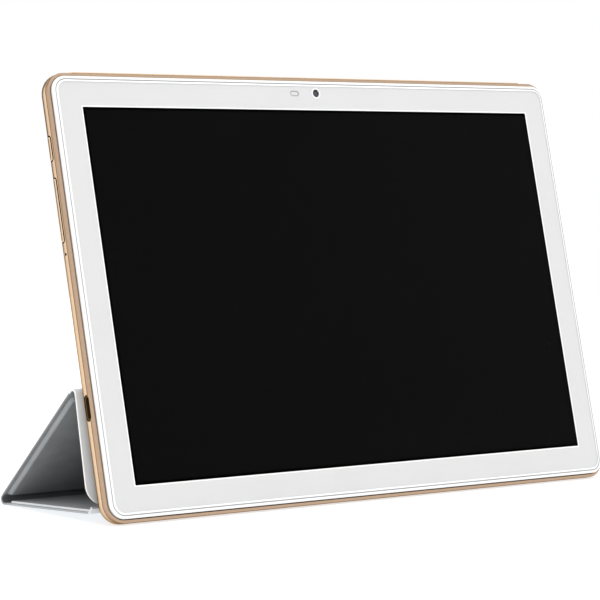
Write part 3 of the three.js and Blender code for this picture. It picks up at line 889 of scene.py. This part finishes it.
def make_cover():
    make_panel("cover_base_panel", BASE, "cover_base", (SPINE_REACH, BASE_LENGTH - FOLD_REACH),
               (-SKIN / 2, BASE_BOARD_FACE), BASE_MARGINS, BASE_BEVEL_WIDTH,
               (LEATHER, LEATHER_EDGE, LINING, BASE_BEVEL_HIGHLIGHT, LINING),
               ("cover_base_skin", "cover_base_board"))
    make_panel("cover_rear_panel", REAR, "cover_rear", (FOLD_REACH, REAR_LENGTH - FOLD_REACH),
               (-BUILD, 0), REAR_MARGINS, BEVEL_WIDTH,
               (LEATHER, LINING, LINING, LINING_BEVEL_HIGHLIGHT, LINING),
               ("cover_rear_skin", "cover_rear_board"))
    make_panel("cover_flap_panel", FLAP, "cover_flap", (FOLD_REACH, FLAP_LENGTH),
               (-BUILD, 0), FLAP_MARGINS, BEVEL_WIDTH,
               (LEATHER, CUT_EDGE_HIGHLIGHT, LINING, LINING_BEVEL_HIGHLIGHT, LINING),
               ("cover_flap_skin", "cover_flap_board"))
    rear = fold_stations(REAR_FOLD, BASE, REAR)
    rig.blend(leather_strip("rear_fold_skin", rear, LINING_BEVEL_HIGHLIGHT, LINING_FOLD_SHADE), "cover_base",
             "cover_rear", start=rear[0][0], end=rear[-1][0])
    top = fold_stations(TOP_FOLD, REAR, FLAP)
    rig.blend(leather_strip("top_fold_skin", top, CUT_EDGE_HIGHLIGHT, LINING), "cover_rear", "cover_flap",
             start=top[0][0], end=top[-1][0])
    leave = SCREEN @ Vector((0, MOUNT_END, (MOUNT_NEAR + MOUNT_FAR) / 2))
    arrive = BASE @ Vector((0, SPINE_REACH, 0))
    spine = curve_stations(leave, UP * SPINE_EASE * MM, arrive, base_along * SPINE_EASE * MM)
    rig.blend(leather_strip("spine_skin", spine, BASE_BEVEL_HIGHLIGHT, LINING), "tablet", "cover_base",
             start=leave, end=arrive)
    make_mount_strip()


def make_mount_strip():
    """The bonded edge of the cover, wrapped round the casing's lower back edge."""
    centre = (-TABLET["half_height"] + SIDE["edge"], SIDE["low"])
    first, last = math.radians(234), math.radians(270)
    radii = (SIDE["low"] - MOUNT_FAR, SIDE["low"] - MOUNT_NEAR)
    section = []
    for radius, turns in zip(radii, (range(9), range(8, -1, -1))):
        arc = [first + (last - first) * turn / 8 for turn in turns]
        points = [(centre[0] + radius * math.cos(angle), centre[1] + radius * math.sin(angle))
                  for angle in arc]
        end = (MOUNT_END, centre[1] - radius)
        section += points + [end] if radius == radii[0] else [end] + points
    strip = loft("cover_mount", [[(x, y, z) for y, z in section] for x in (-MOUNT_HALF, MOUNT_HALF)],
                 (LEATHER,))
    dress(strip, SCREEN, "tablet", "cover_leather", "cover_mount_strip")


# ---- studio ----
AIM = Vector((-0.013190, -0.002604, 0.073367))
AZIMUTH = math.radians(39.473)
ELEVATION = math.radians(4.024)
ROLL = math.radians(0.997)
DISTANCE = 1.05648
FOCAL_LENGTH = 168.78


FLOOR_GLOW = 0.62                                 # the floor's own light, which softens shadows
ROOM_LIGHT = 1.12
FLAG_LIGHT = 0.3                                  # of the room's sector behind the tablet
FLAG_AZIMUTH = math.radians(23)
FLAG_WIDTH = math.radians(46)


def make_camera():
    level = math.cos(ELEVATION)
    forward = Vector((math.sin(AZIMUTH) * level, math.cos(AZIMUTH) * level, -math.sin(ELEVATION)))
    flat_right = forward.cross(Vector((0, 0, 1))).normalized()
    flat_up = flat_right.cross(forward)
    right = flat_right * math.cos(ROLL) + flat_up * math.sin(ROLL)
    above = flat_up * math.cos(ROLL) - flat_right * math.sin(ROLL)
    data = bpy.data.cameras.new("camera")
    data.lens = FOCAL_LENGTH
    camera = bpy.data.objects.new("camera", data)
    turn = Matrix((right, above, -forward)).transposed().to_4x4()
    camera.matrix_world = Matrix.Translation(AIM - forward * DISTANCE) @ turn
    bpy.context.scene.collection.objects.link(camera)
    bpy.context.scene.camera = camera


def make_floor():
    """A pale floor that glows a little."""
    data = bpy.data.meshes.new("floor")
    reach = 0.9
    data.from_pydata([(-reach, -reach, 0), (reach, -reach, 0), (reach, reach, 0),
                      (-reach, reach, 0)], [], [(0, 1, 2, 3)])
    floor = bpy.data.objects.new("floor", data)
    bpy.context.scene.collection.objects.link(floor)
    lit = shade("studio_floor", (0.42, 0.42, 0.42), (0.44, 0.44, 0.44), 0.8, 6, level=0.1)
    glow = lit.node_tree.nodes["Principled BSDF"].inputs
    glow["Emission Color"].default_value = (1, 1, 1, 1)
    glow["Emission Strength"].default_value = FLOOR_GLOW
    data.materials.append(lit)
    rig.stage(floor)


def area_light(name, place, aim, size, power):
    data = bpy.data.lights.new(name, "AREA")
    data.size = size
    data.energy = power
    light = bpy.data.objects.new(name, data)
    way = (Vector(aim) - Vector(place)).normalized()
    light.matrix_world = Matrix.Translation(place) @ way.to_track_quat("-Z", "Y").to_matrix().to_4x4()
    bpy.context.scene.collection.objects.link(light)


def make_light():
    """A white room with a dark flag behind the tablet and a large soft light overhead."""
    world = bpy.data.worlds.new("studio")
    bpy.context.scene.world = world
    world.use_nodes = True
    nodes, links = world.node_tree.nodes, world.node_tree.links
    lit = nodes["Background"]
    place = nodes.new("ShaderNodeTexCoord")
    across = nodes.new("ShaderNodeVectorMath")
    across.operation = "DOT_PRODUCT"
    across.inputs[1].default_value = (math.sin(FLAG_AZIMUTH), math.cos(FLAG_AZIMUTH), 0)
    links.new(place.outputs["Generated"], across.inputs[0])
    flag = nodes.new("ShaderNodeMapRange")
    flag.interpolation_type = "SMOOTHSTEP"
    flag.inputs["From Min"].default_value = math.cos(FLAG_WIDTH)
    flag.inputs["From Max"].default_value = math.cos(FLAG_WIDTH * 0.6)
    flag.inputs["To Min"].default_value = ROOM_LIGHT
    flag.inputs["To Max"].default_value = FLAG_LIGHT
    links.new(across.outputs["Value"], flag.inputs["Value"])
    links.new(flag.outputs["Result"], lit.inputs["Strength"])
    lit.inputs["Color"].default_value = (1, 1, 1, 1)
    seen = nodes.new("ShaderNodeBackground")
    seen.inputs["Color"].default_value = (1, 1, 1, 1)
    rays = nodes.new("ShaderNodeLightPath")
    mix = nodes.new("ShaderNodeMixShader")
    links.new(rays.outputs["Is Camera Ray"], mix.inputs["Fac"])
    links.new(lit.outputs["Background"], mix.inputs[1])
    links.new(seen.outputs["Background"], mix.inputs[2])
    links.new(mix.outputs["Shader"], nodes["World Output"].inputs["Surface"])
    area_light("overhead", (0.0, -0.1, 1.6), (0, 0, 0), 1.6, 12)


paint_cad_nodes()
make_case()
make_ring()
make_gasket()
make_glass()
make_border()
make_display()
make_front_optics()
make_rear_optics()
make_key("power_key_cap", POWER_KEY, "power_key", "power_button")
make_key("volume_key_cap", VOLUME_KEY, "volume_key", "volume_rocker")
make_top_strip()
make_cover()
make_camera()
make_floor()
make_light()
bpy.context.scene.view_settings.view_transform = "Standard"

sizes = {"cad": [list(corner) for corner in cad_box],
         "visual": [list(corner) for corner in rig.bounds()]}
with open("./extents.json", "w") as size_file:
    json.dump(sizes, size_file)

+---+

Pick out each line containing the string "scene" and copy it.

Exercise output:
Write part 3 of the three.js and Blender code for this picture. It picks up at line 889 of scene.py. This part finishes it.
    bpy.context.scene.collection.objects.link(camera)
    bpy.context.scene.camera = camera
    bpy.context.scene.collection.objects.link(floor)
    bpy.context.scene.collection.objects.link(light)
    bpy.context.scene.world = world
bpy.context.scene.view_settings.view_transform = "Standard"